25 Years / Danielle Arnaud Gallery

25 Years / Danielle Arnaud Gallery

group show

25 Years of Danielle Arnaud Gallery

Danielle Arnaud, London

July – September 2020

 

Andreas and Jan first collaborated in December 2019 in Hobart, Tasmania. Our mutual interests in the materiality of language, the poetics of water and geology as a way of decentring human perception, drew them towards experimentation. Is there a language emerging from the confluence of water and human gesture? What kind of geology does that language trace? Can it slip and seep between layers to communicate meaning? The origins of language once came from the stuttering of the world around us, the trickle of water, the song of a bird, the sound of snapping branches. Until it was organised in text and became disengaged from the sounds of the place of origins, forgetting the geological echoes once held in its traces.

 

Tracing Submergence seeks the sensual connections to place through the fluid shapeshifting language of water. Could this water, pulsing through our veins, fleshing out our skin, allow the emergence of a language?
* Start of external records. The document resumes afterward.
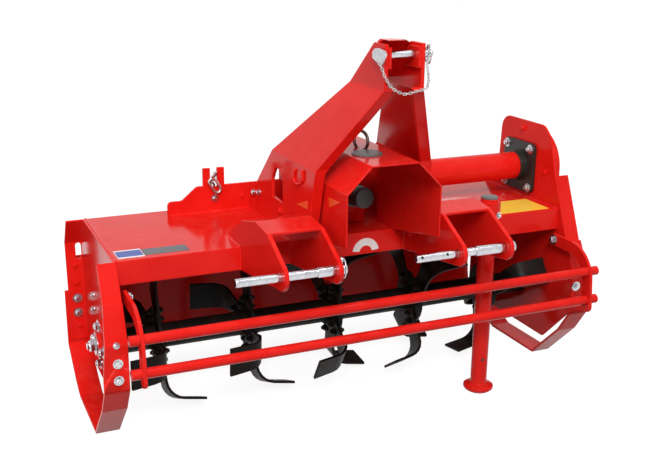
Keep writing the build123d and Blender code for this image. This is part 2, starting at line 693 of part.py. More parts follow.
def link(centre, along, across, length):
    """One chain link round a centre, its length along one direction and its width across it."""
    half = length / 2 - CHAIN_WIRE_R
    side = LINK_WIDTH / 2 - CHAIN_WIRE_R
    corners = [
        (half, side - LINK_CORNER),
        (half - LINK_CORNER, side),
        (LINK_CORNER - half, side),
        (-half, side - LINK_CORNER),
        (-half, LINK_CORNER - side),
        (LINK_CORNER - half, -side),
        (half - LINK_CORNER, -side),
        (half, LINK_CORNER - side),
    ]
    with BuildPart() as one:
        with BuildLine() as path:
            Polyline(*[centre + along * ahead + across * aside for ahead, aside in corners], close=True)
        start = path.edges().sort_by(Edge.length)[-1]
        with BuildSketch(Plane(origin=start @ 0.5, z_dir=start % 0.5)):
            RegularPolygon(CHAIN_WIRE_R, WIRE_SIDES)
        sweep(path=path.wires()[0], transition=Transition.RIGHT)
    return one.part


for chain_x, label in zip(CHAIN_XS, ("tail_chain_right", "tail_chain_left")):
    along = HANG.normalized()
    loose_z = CHAIN_TOP[1] + CHAIN_WIRE_R - LOOSE_LINK / 2
    loose = Vector(chain_x, HOOD_FRONT_Y + CHAIN_TOP[0], loose_z)
    links = [link(loose, Vector(0, 0, -1), Vector(1, 0, 0), LOOSE_LINK)]
    for index in range(LINK_COUNT):
        hung = LINK_PITCH * (index + 0.5) - PIN_WRAP
        middle = Vector(chain_x, HOOD_FRONT_Y + CHAIN_TOP[0], CHAIN_TOP[1]) + along * hung
        across = Vector(1, 0, 0) if index % 2 else along.cross(Vector(1, 0, 0))
        links.append(link(middle, along, across, LINK_PITCH + 4 * CHAIN_WIRE_R + LINK_PLAY))
    with BuildPart() as tail_chain:
        for each in links:
            add(each)
    save(tail_chain, label)

# ---- parking stand ----------------------------------------------------------------------------
SLEEVE = 8.0
SLEEVE_LOW = 520.0
SLEEVE_HEIGHT = 85.0
SLEEVE_ARM = 30.0
STAND_GAP = 0.5
STAND_TOP = 612.0
# outline of the stand from the middle of its sole up to its cap, as (radius, Z) pairs
STAND_LINE = [
    (0, 0),
    (38, 0),
    (46, 8),
    (46, 16),
    (STAND_R, 24),
    (STAND_R, STAND_TOP),
    (0, STAND_TOP),
]
ARM_START = HITCH_X + 332  # outer face of the left hitch bracket
with BuildPart() as stand_sleeve:
    with BuildSketch(level_plane(SLEEVE_LOW)):
        with Locations((STAND_X, STAND_Y)):
            RegularPolygon(STAND_R + STAND_GAP + SLEEVE, ROUND_SIDES)
        with Locations((ARM_START, STAND_Y)):
            Rectangle(STAND_X - ARM_START, SLEEVE_ARM, align=(Align.MIN, Align.CENTER))
        with Locations((STAND_X, STAND_Y)):
            RegularPolygon(STAND_R + STAND_GAP, ROUND_SIDES, major_radius=False, mode=Mode.SUBTRACT)
    extrude(amount=SLEEVE_HEIGHT)
save(stand_sleeve, "stand_sleeve")

with BuildPart() as stand_tube:
    with BuildSketch(Plane(origin=(STAND_X, HOOD_FRONT_Y + STAND_Y, 0), x_dir=(1, 0, 0), z_dir=(0, -1, 0))):
        with BuildLine():
            Polyline(*STAND_LINE, close=True)
        make_face()
    revolve(axis=Axis((STAND_X, HOOD_FRONT_Y + STAND_Y, 0), (0, 0, 1)))
save(stand_tube, "stand_tube")
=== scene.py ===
import json
from math import cos, pi, radians, sin

import bmesh
import bpy
from mathutils import Matrix, Vector


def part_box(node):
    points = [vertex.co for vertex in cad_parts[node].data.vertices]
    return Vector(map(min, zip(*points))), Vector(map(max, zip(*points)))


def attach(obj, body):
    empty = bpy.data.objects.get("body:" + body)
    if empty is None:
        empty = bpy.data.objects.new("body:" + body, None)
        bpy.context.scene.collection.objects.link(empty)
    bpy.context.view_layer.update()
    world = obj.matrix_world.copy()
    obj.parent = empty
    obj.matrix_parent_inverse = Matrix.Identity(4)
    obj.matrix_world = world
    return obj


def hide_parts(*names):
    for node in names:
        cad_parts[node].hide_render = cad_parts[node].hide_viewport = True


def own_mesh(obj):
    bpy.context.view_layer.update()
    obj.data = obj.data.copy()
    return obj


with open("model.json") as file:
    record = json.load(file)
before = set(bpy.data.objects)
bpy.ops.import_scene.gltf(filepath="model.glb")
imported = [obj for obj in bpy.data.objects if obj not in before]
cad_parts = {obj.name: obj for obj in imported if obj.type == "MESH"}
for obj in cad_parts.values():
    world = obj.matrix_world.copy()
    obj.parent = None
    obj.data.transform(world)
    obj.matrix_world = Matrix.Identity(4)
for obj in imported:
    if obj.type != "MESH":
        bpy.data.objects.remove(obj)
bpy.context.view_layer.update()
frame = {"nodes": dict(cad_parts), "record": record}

# A parked rotary tiller: +X is the machine's left, -Y the tractor, +Z up from the floor, in metres.
# Tables of places are in millimetres in the same frame and are turned to metres once, by metres().
MM = 0.001


def metres(*values):
    """A point in metres from millimetres."""
    return Vector(value * MM for value in values)


def edge(node, axis, end):
    """Where a CAD node starts (end 0) or stops (end 1) along an axis, in millimetres."""
    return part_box(node)[end]["XYZ".index(axis)] / MM


# ---- nodes ----------------------------------------------------------------------------------
def add_node(tree, kind, settings=None, values=None, links=None):
    """A node of a tree: its settings, its sockets' values, and the sockets that feed it."""
    made = tree.nodes.new(kind)
    for name, value in (settings or {}).items():
        setattr(made, name, value)
    for name, value in (values or {}).items():
        made.inputs[name].default_value = value
    for name, sockets in (links or {}).items():
        for socket in sockets if isinstance(sockets, list) else [sockets]:
            tree.links.new(socket, made.inputs[name])
    return made


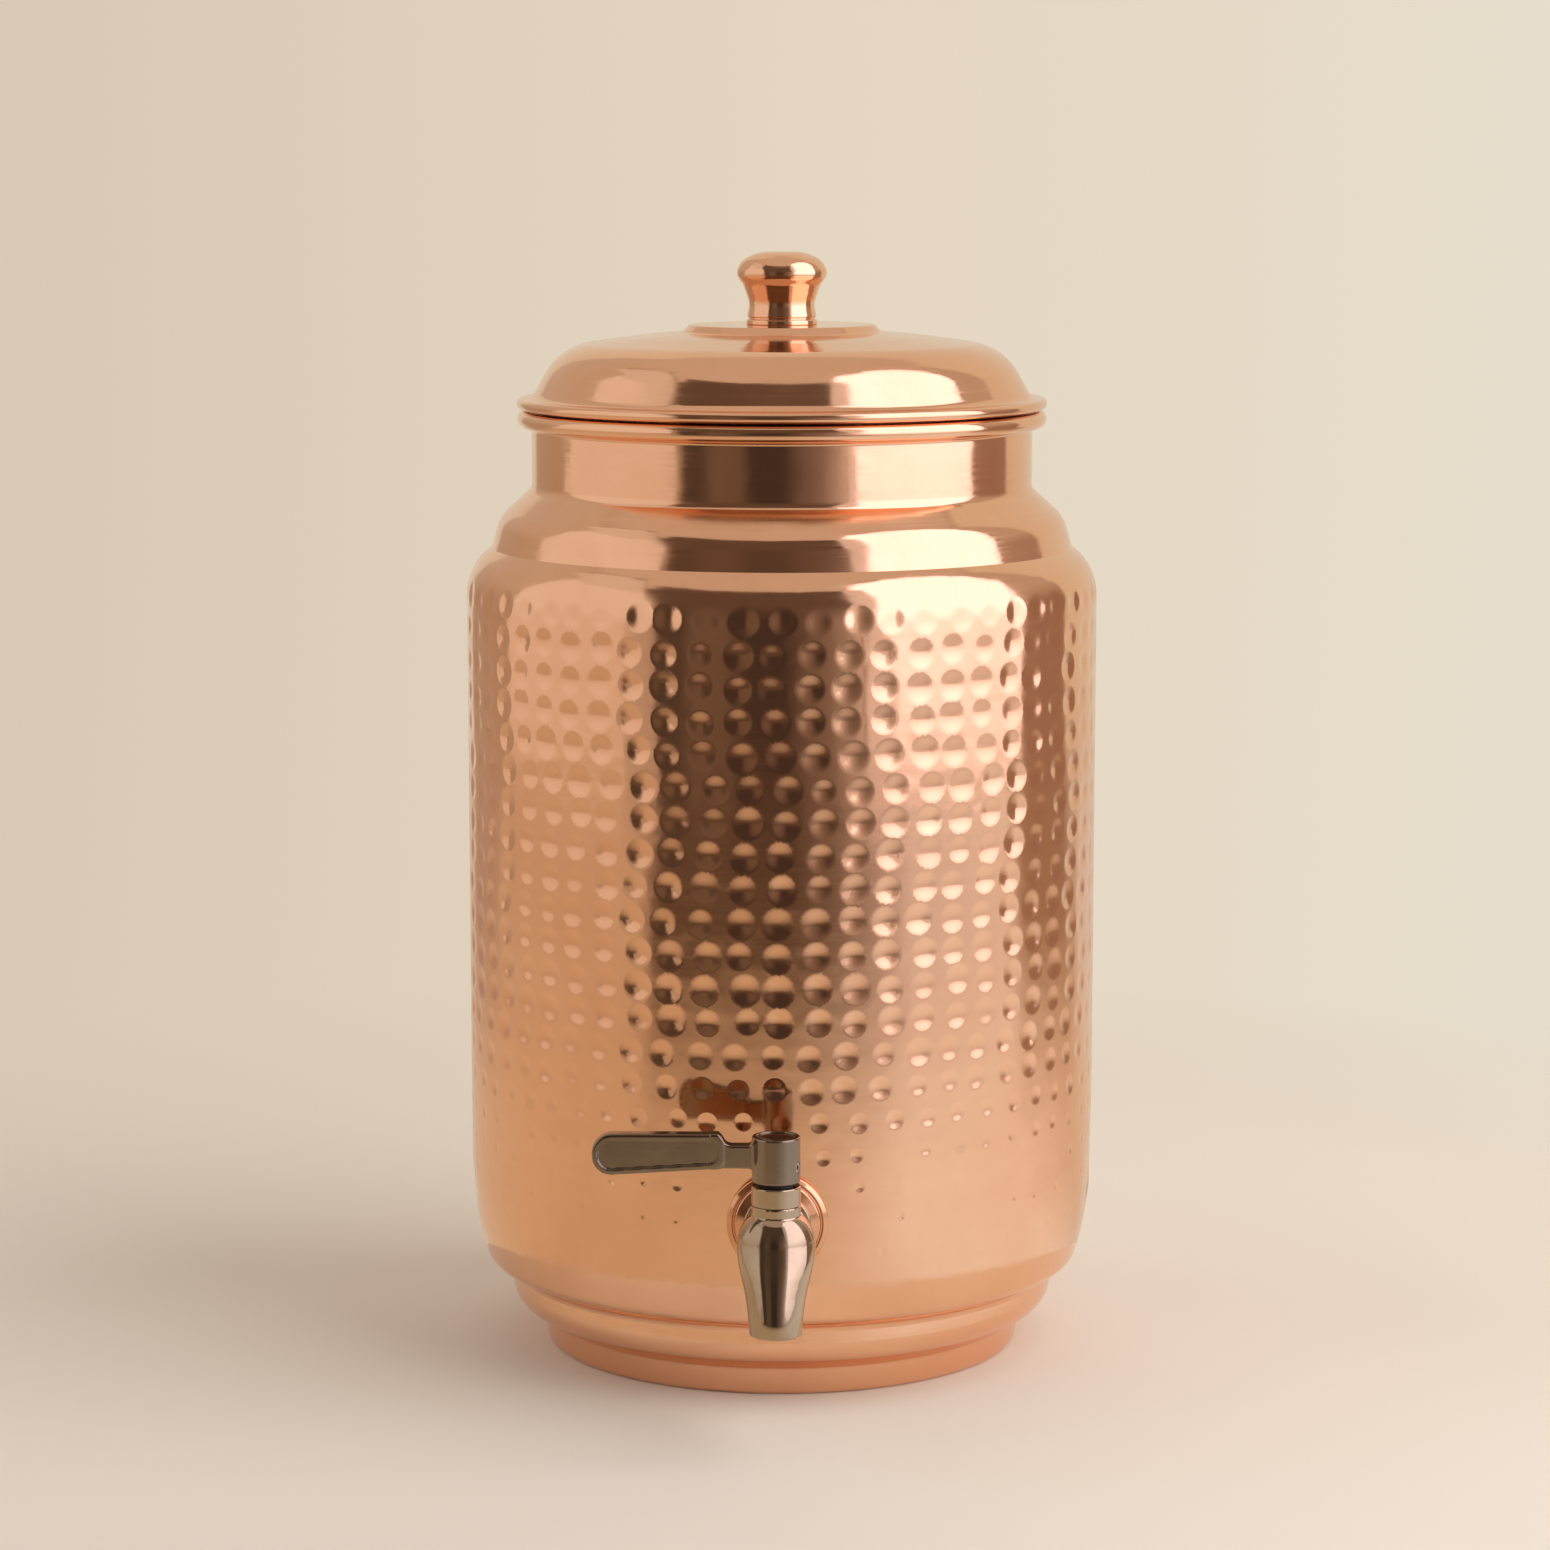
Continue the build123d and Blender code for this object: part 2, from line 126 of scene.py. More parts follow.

Can we trace a connection between the aquatic geologies of Venetian canals, the River Thames, and the Derwent River in Tasmania? Lightly, gently, half-joking, we tried. Hunched over a sink using twigs, feathers and brushes, the ink led us through the water, making connections as we intuitively mirrored each other’s movements.

 

The liquid language left traces on sheaths of paper – off cuts and leftovers fitting for experiments. Yet they called to be gathered together – a book to hold them. A book that needed to be entered from all sides, that rotated and revolved around the central portal.  A folio that opens out in all directions. The random scraps of paper, written through water, became stitched and bound into a sculptural form, maintaining the swirling logic of water. A golden central portal has been created to entice into the geological formations where the traces of water’s language lie. The video recalls the process, clue to the traces held in the book.